Second on the list: The introduction of a paternity allowance for self-employed men so they could take some time off work following the arrival of a child. Agency workers should also get similar benefits to full-time employees.

Another recommendation considers flexible working patterns. You know when you see a job advert saying flexible working will be considered after you’ve been in post for X amount of time? Well, the Committee has called on the Government to change the law immediately so that jobs are advertised as flexible from day one.

Finally, the Committee has proposed partially replacing the Shared Parental Leave system with a period of 12 weeks standalone leave for the father. If I’m honest, this causes me some pain.

I’m all for standalone leave for dad. Virtually every other nation with a shared parental leave system has had to go down this route. It’s generally the only way you can force employers to accept men will take extended leave following the arrival of a baby. When it works well, such as in Iceland and Denmark, the positive impact on gender equality both at home and in the workplace for men and women is immense.

I don’t quite understand why the Committee is proposing we deviate from a well-trodden route that has proven successful elsewhere. It seems like we’re giving up on Shared Parental Leave less than four years after it was introduced. While the intention is clearly good, it just seems a little unnecessary to rewrite the rules so soon.

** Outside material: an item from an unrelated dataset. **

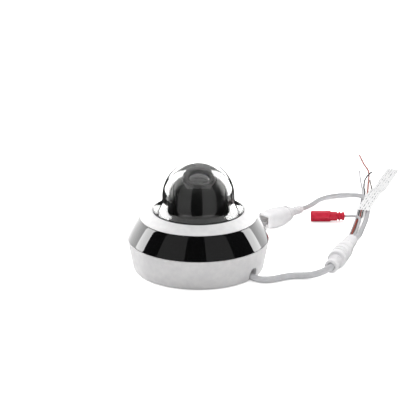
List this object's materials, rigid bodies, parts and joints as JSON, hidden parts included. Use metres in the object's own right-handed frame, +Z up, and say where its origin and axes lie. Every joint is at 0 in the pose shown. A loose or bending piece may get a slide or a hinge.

I may have misgivings over that final point. Even so, I am delighted that it’s been recognised shared parental leave needs to change.

Would these changes have enabled me to stay in the workforce? I can’t honestly answer that question but if implemented, I think they will have a positive impact on working culture. It is the UK’s working culture that needs to change.

There’s one other aspect to all this: Brexit. If we’re going to have fewer migrant workers in the UK, workplace culture may have to change to give everyone maximum opportunity to work. That will only happen if workplace policies enable mums and dads to work and balance their family needs with loyalty to their employer.

In many respects, I think society has moved on. I see dads on the school run, I used to see them at nursery, time and again I hear men bemoaning the fact they don’t spend as much time with their kids as they’d like to.

While society has moved on, I’m not sure working culture has. Gender roles seem very entrenched. The Women and Equalities Select Committee has done a great job in highlighting what needs to be done. We now need to see action to make it happen.